The university sees itself as a "common carrier" of information, with no mandate to review information passing through its computer system, she said.

But she said it would be possible for UW to discard the so-called recreational services in USENET, such as the joke exchange and tips on sports and leisure activities.

Alan George, UW vice-president academic and provost, said Tuesday that he hasn't heard about the controversy, but "I'm certainly going to ask a lot of questions."

"In some way, the university is facilitating this... and I think, as such, we'll certainly look into it," he said.

"The university generally would be opposed to any ethnic or racially offensive jokes."

About 180 people at UW regularly read the joke exchange, Templeton said.
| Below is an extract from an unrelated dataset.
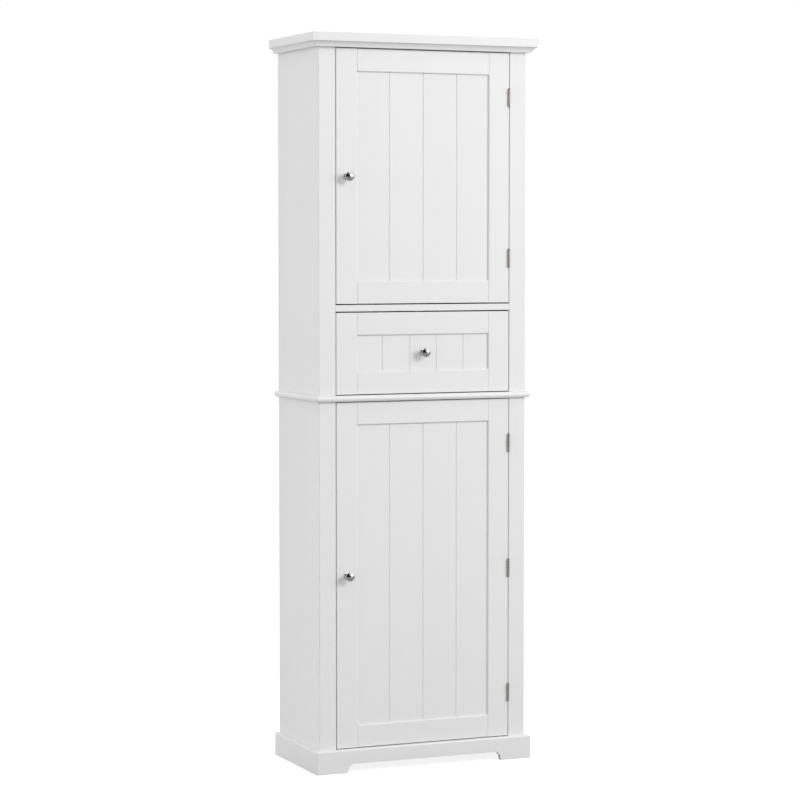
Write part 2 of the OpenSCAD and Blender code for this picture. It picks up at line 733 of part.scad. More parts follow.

And "no one from Waterloo that has contacted me has expressed anything but support," said Templeton, who was a UW student in the late 1970s and early 1980s.
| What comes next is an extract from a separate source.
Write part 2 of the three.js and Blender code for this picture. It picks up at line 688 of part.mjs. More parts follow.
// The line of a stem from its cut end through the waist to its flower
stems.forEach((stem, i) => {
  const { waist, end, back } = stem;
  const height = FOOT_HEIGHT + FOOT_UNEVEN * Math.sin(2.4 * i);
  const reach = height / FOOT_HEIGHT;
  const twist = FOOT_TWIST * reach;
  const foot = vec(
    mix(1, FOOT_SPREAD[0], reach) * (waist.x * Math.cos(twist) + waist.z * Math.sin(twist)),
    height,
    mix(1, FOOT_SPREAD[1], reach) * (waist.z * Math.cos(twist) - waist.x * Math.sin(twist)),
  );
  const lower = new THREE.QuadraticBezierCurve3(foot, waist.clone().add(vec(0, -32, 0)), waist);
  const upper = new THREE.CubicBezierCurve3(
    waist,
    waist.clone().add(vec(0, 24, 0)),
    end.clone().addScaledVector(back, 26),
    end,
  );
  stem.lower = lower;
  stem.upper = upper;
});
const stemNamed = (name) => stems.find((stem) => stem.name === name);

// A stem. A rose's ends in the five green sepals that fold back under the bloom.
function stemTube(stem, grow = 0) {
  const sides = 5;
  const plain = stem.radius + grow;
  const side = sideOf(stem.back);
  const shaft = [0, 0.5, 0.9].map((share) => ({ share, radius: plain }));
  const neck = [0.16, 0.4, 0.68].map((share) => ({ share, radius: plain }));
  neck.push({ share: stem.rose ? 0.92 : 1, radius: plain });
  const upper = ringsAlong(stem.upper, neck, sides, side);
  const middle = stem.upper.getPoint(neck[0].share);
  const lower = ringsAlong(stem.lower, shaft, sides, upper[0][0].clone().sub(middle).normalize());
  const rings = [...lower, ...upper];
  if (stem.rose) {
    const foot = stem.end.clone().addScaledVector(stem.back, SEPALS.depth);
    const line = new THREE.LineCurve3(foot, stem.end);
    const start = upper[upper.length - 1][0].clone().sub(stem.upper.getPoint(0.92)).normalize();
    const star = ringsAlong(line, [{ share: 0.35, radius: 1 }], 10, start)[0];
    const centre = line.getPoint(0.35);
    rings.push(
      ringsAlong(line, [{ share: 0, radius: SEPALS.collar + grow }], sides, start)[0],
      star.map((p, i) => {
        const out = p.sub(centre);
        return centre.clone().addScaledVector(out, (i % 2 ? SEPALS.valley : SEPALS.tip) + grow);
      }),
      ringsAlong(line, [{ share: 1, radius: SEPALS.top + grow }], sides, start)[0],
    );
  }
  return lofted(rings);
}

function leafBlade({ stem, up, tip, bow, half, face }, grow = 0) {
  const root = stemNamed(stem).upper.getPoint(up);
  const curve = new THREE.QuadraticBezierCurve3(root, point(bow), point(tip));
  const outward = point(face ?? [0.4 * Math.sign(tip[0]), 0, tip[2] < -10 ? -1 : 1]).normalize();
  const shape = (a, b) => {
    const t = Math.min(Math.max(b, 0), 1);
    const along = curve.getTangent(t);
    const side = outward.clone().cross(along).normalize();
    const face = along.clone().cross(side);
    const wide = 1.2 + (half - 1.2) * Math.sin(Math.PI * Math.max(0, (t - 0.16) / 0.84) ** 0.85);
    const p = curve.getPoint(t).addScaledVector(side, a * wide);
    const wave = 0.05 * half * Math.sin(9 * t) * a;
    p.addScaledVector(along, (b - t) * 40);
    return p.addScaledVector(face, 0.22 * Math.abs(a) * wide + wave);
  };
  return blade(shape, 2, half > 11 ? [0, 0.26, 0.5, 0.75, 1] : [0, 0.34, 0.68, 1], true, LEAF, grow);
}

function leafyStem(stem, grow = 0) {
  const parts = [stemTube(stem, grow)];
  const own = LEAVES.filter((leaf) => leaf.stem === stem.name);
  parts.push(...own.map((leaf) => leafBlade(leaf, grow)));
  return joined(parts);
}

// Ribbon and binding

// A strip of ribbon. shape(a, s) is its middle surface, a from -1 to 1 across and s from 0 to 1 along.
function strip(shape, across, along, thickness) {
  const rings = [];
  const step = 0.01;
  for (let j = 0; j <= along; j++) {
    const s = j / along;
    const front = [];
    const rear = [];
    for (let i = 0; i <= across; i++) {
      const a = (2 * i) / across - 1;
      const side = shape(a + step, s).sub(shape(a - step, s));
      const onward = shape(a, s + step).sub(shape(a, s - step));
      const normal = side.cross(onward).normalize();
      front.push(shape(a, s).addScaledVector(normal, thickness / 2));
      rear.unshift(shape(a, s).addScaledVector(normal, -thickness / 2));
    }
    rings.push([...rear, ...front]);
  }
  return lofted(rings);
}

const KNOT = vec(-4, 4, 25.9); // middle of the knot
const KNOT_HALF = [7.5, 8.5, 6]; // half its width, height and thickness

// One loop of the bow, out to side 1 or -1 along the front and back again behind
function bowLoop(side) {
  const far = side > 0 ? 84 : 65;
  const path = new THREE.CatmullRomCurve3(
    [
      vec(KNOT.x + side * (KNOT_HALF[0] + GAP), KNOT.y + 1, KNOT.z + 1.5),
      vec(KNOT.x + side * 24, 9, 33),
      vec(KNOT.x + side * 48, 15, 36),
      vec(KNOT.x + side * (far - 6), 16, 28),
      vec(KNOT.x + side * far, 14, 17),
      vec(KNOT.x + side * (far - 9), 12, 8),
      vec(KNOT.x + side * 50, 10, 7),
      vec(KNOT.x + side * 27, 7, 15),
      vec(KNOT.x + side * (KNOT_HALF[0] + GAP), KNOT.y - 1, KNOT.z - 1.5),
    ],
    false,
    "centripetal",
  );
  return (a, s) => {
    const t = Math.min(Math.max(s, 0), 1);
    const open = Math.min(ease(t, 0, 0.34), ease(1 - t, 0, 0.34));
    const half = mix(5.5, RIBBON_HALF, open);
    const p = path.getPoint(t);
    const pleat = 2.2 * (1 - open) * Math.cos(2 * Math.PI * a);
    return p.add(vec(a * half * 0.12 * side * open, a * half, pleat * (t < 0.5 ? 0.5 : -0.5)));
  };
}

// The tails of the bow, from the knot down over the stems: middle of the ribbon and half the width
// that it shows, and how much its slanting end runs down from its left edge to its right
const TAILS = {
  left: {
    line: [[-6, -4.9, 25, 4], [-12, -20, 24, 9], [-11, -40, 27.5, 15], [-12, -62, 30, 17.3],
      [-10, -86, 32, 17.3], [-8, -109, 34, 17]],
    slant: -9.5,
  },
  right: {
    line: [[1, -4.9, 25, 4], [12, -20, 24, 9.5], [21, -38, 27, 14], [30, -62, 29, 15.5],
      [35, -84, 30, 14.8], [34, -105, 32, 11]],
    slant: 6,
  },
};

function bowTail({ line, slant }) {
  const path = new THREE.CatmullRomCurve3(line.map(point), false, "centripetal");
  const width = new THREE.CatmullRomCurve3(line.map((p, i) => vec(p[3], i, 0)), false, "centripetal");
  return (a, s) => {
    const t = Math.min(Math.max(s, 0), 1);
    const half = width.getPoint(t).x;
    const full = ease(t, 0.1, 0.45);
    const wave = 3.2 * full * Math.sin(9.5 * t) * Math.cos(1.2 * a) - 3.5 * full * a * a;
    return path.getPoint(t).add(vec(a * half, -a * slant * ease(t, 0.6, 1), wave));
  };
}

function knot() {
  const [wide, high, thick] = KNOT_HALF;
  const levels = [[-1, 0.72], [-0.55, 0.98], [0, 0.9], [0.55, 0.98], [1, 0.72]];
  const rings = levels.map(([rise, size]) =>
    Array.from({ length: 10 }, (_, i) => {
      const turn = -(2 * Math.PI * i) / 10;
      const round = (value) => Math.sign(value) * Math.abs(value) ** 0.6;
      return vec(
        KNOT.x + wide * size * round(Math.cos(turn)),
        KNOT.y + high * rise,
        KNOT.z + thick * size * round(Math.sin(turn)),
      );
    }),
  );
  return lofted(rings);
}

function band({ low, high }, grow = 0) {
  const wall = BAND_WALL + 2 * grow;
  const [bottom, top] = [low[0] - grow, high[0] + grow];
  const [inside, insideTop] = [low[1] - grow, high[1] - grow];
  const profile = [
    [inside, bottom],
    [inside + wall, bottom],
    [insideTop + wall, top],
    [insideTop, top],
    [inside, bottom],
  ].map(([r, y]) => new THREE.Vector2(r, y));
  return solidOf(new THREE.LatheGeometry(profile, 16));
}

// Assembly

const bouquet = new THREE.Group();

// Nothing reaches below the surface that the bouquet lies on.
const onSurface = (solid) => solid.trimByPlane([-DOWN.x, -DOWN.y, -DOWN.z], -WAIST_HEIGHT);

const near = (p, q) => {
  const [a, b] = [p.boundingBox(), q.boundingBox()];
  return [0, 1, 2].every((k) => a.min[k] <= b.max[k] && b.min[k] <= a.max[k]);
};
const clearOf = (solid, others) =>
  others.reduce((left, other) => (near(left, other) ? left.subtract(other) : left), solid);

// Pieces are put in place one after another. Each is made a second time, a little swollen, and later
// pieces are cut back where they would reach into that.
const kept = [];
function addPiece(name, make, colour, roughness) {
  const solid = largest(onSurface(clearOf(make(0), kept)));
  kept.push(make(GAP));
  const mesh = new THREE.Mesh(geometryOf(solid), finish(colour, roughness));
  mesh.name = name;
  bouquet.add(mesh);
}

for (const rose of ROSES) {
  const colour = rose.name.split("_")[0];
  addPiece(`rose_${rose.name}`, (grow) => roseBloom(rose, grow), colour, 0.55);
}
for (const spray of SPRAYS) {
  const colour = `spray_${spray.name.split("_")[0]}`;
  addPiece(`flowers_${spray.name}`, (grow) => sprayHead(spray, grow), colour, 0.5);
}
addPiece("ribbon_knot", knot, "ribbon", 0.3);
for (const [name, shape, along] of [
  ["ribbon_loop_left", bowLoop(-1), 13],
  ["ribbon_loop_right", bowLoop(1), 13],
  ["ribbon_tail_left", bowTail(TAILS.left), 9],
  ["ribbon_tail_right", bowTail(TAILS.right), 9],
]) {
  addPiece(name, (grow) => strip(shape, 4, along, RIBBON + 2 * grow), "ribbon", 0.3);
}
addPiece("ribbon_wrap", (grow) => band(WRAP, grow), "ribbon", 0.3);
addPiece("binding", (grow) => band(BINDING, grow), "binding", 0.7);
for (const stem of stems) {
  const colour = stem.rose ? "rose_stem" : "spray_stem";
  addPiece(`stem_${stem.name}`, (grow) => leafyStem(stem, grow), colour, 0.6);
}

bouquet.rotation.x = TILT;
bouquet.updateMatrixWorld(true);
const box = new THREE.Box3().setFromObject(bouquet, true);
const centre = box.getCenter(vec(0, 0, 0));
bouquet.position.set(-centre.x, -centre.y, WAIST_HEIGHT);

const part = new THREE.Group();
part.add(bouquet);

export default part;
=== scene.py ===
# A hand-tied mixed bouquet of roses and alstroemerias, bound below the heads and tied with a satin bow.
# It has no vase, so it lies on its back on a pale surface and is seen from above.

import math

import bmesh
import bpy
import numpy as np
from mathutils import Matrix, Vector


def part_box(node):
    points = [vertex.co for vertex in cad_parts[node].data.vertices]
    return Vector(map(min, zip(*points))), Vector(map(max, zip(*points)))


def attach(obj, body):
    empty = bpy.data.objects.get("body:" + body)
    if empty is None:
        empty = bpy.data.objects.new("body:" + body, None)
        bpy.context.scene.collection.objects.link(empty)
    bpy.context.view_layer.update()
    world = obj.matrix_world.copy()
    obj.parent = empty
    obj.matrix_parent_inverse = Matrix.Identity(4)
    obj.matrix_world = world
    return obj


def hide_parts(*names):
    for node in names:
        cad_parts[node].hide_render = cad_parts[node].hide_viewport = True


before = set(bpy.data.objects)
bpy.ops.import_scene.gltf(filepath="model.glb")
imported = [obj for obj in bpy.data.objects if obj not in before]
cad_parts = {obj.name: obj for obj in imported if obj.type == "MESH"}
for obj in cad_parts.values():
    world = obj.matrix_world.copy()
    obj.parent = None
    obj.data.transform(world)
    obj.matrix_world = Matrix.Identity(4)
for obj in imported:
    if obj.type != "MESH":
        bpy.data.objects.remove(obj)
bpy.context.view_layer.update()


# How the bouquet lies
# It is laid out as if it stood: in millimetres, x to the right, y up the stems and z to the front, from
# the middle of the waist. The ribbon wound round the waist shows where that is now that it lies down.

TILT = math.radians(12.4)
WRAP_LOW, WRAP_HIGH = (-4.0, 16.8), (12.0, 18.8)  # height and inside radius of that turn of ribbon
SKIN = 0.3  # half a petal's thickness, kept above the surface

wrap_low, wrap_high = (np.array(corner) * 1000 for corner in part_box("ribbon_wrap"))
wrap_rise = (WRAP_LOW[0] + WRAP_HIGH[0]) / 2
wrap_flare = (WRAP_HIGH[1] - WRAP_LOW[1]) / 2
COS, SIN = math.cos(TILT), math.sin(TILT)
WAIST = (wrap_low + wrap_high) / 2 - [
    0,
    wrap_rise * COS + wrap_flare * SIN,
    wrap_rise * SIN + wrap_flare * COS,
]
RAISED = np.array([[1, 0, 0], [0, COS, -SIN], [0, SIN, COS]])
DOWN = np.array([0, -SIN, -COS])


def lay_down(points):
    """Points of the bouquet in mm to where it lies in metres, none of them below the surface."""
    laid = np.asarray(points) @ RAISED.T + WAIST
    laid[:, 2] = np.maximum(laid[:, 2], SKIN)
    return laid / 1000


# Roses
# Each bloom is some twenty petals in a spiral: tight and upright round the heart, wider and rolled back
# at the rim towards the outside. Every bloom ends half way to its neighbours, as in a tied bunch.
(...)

Templeton said he believes the controversy arose because the joke about the Jew and the Scotsman was transmitted close to the 50th anniversary of Kristallnacht, Nov 9-10, 1938, when Jewish businesses were gutted and synagogues burned in Germany.

After Richmond complained, Templeton apologized for having neglected to put the joke in code.

However, Richmond said that doesn't answer his concerns. "It's still there... He ahs sent it out with the (descriptive) keyword, 'racist'... He is an editor. He should not include jokes which are racially offensive.

Richmond, who is Jewish, sent a message to other computer users. He said he worked in Watts, the black ghetto of Los Angeles, and "I have many eyewitness accounts of the hurt caused by racial stereotyping and by the jokes which promote it."

But many users disagreed with him. One message from Tel Aviv University in Israel asked Richmond: "Maybe you should ask yourself why do you take it so badly; maybe there is something wrong with your sense of self-identity?"

Another wrote: "My ultimate goal -- to reply to Jonathan Richmond -- is the elimination of Jonathan Richmond."

--30--


[Many more stories were published, but I did not get permission to reproduce them.]